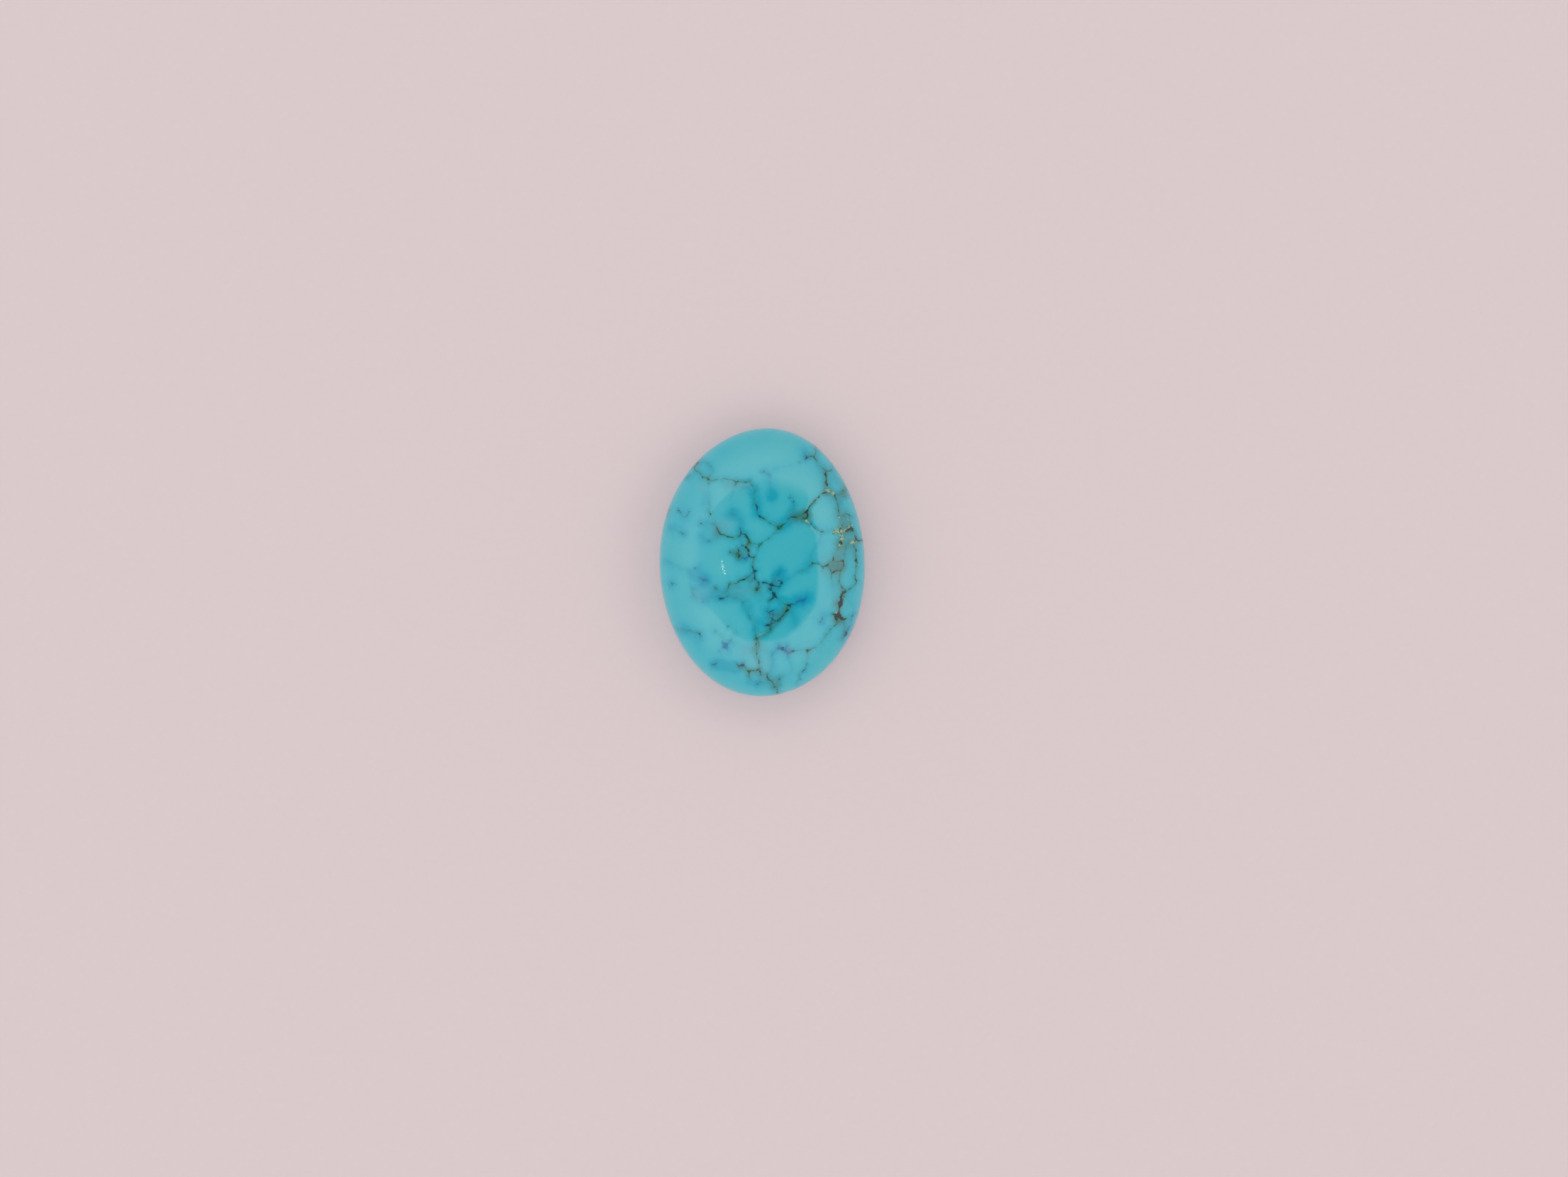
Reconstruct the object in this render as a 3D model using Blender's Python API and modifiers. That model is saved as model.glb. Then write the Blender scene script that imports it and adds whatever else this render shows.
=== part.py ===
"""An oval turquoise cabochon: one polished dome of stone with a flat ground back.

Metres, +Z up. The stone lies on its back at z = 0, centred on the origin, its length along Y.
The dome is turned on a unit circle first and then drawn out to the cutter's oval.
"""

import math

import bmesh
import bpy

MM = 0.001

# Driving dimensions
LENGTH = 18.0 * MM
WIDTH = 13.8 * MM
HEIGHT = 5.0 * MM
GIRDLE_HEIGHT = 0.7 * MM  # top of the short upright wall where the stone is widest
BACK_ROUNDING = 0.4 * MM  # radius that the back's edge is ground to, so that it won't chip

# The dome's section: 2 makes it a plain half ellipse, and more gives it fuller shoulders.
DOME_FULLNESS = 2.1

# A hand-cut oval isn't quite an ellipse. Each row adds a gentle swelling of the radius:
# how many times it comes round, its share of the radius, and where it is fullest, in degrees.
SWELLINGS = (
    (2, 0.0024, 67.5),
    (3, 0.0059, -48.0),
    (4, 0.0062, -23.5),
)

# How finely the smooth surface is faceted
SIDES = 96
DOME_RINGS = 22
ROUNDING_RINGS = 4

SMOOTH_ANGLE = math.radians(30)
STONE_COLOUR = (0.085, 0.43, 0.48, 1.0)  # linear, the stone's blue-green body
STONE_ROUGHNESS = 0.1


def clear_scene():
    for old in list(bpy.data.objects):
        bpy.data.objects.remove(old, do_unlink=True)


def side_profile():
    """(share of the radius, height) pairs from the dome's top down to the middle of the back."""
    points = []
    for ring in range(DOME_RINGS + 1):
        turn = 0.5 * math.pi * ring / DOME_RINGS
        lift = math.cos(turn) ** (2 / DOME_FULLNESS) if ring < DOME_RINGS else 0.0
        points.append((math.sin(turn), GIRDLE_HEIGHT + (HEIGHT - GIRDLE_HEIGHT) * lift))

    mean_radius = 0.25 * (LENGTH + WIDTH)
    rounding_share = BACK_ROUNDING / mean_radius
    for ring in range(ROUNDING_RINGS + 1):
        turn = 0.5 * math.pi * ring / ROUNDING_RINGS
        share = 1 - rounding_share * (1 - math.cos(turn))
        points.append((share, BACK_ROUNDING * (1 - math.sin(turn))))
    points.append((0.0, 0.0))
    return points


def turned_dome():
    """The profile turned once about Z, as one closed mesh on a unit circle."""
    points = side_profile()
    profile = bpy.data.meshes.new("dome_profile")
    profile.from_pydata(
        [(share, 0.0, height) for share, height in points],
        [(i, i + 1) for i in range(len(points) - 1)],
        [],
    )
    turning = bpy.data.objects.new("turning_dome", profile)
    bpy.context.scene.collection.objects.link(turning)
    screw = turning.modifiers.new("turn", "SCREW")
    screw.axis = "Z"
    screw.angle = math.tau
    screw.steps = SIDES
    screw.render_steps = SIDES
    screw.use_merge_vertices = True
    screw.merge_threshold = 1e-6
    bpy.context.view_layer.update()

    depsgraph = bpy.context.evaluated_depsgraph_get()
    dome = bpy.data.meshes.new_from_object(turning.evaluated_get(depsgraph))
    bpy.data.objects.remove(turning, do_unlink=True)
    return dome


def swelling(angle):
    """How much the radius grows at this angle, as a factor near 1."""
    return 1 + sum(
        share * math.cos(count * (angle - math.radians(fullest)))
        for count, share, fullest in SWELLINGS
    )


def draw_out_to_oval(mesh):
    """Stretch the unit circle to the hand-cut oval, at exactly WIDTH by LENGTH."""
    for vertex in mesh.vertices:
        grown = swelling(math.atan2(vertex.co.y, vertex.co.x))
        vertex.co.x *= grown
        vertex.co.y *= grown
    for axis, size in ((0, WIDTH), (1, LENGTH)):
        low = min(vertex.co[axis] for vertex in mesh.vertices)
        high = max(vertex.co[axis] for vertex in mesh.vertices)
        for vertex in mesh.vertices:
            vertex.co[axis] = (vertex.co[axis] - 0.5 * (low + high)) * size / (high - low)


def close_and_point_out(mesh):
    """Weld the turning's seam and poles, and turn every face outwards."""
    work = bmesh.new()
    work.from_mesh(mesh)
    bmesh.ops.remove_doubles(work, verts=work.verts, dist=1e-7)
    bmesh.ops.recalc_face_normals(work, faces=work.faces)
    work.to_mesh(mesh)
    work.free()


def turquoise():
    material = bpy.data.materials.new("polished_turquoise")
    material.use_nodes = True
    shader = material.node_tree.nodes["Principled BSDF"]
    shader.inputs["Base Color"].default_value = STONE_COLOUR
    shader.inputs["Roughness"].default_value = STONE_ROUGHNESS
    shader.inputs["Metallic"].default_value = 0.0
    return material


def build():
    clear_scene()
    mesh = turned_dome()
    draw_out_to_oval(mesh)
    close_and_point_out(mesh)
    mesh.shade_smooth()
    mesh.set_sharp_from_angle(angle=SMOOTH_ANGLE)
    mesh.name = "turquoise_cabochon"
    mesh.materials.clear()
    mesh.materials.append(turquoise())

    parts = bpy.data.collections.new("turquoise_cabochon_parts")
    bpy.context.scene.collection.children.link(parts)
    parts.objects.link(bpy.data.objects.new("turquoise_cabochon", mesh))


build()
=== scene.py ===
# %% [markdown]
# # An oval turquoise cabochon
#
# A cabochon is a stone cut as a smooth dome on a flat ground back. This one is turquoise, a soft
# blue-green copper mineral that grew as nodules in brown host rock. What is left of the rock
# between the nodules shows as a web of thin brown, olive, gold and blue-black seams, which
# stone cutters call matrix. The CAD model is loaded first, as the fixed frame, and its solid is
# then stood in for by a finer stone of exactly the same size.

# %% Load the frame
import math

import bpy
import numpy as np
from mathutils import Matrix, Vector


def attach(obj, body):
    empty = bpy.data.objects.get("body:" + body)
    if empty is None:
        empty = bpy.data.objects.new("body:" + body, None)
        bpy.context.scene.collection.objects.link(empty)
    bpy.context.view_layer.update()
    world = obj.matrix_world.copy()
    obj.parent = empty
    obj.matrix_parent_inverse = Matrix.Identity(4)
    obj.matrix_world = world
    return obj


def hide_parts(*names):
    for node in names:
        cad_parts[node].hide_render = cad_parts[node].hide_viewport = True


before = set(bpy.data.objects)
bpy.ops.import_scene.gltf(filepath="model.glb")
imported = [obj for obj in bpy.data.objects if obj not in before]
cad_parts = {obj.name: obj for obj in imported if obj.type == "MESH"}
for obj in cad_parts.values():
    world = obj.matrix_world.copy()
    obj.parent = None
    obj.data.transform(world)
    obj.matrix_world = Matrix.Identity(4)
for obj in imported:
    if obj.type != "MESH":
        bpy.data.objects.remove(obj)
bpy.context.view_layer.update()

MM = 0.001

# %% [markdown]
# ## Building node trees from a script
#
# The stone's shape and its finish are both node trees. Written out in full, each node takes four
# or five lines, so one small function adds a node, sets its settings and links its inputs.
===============
PROBLEM DESCRIPTION:
Repeat word for word the lines from the line containing "bmesh.ops.recalc_face_normals(work, faces=work.faces)" to the line containing "bpy.context.scene.collection.objects.link(empty)", both lines included; nothing else should appear.

ANSWER TO THE TASK:
    bmesh.ops.recalc_face_normals(work, faces=work.faces)
    work.to_mesh(mesh)
    work.free()


def turquoise():
    material = bpy.data.materials.new("polished_turquoise")
    material.use_nodes = True
    shader = material.node_tree.nodes["Principled BSDF"]
    shader.inputs["Base Color"].default_value = STONE_COLOUR
    shader.inputs["Roughness"].default_value = STONE_ROUGHNESS
    shader.inputs["Metallic"].default_value = 0.0
    return material


def build():
    clear_scene()
    mesh = turned_dome()
    draw_out_to_oval(mesh)
    close_and_point_out(mesh)
    mesh.shade_smooth()
    mesh.set_sharp_from_angle(angle=SMOOTH_ANGLE)
    mesh.name = "turquoise_cabochon"
    mesh.materials.clear()
    mesh.materials.append(turquoise())

    parts = bpy.data.collections.new("turquoise_cabochon_parts")
    bpy.context.scene.collection.children.link(parts)
    parts.objects.link(bpy.data.objects.new("turquoise_cabochon", mesh))


build()
=== scene.py ===
# %% [markdown]
# # An oval turquoise cabochon
#
# A cabochon is a stone cut as a smooth dome on a flat ground back. This one is turquoise, a soft
# blue-green copper mineral that grew as nodules in brown host rock. What is left of the rock
# between the nodules shows as a web of thin brown, olive, gold and blue-black seams, which
# stone cutters call matrix. The CAD model is loaded first, as the fixed frame, and its solid is
# then stood in for by a finer stone of exactly the same size.

# %% Load the frame
import math

import bpy
import numpy as np
from mathutils import Matrix, Vector


def attach(obj, body):
    empty = bpy.data.objects.get("body:" + body)
    if empty is None:
        empty = bpy.data.objects.new("body:" + body, None)
        bpy.context.scene.collection.objects.link(empty)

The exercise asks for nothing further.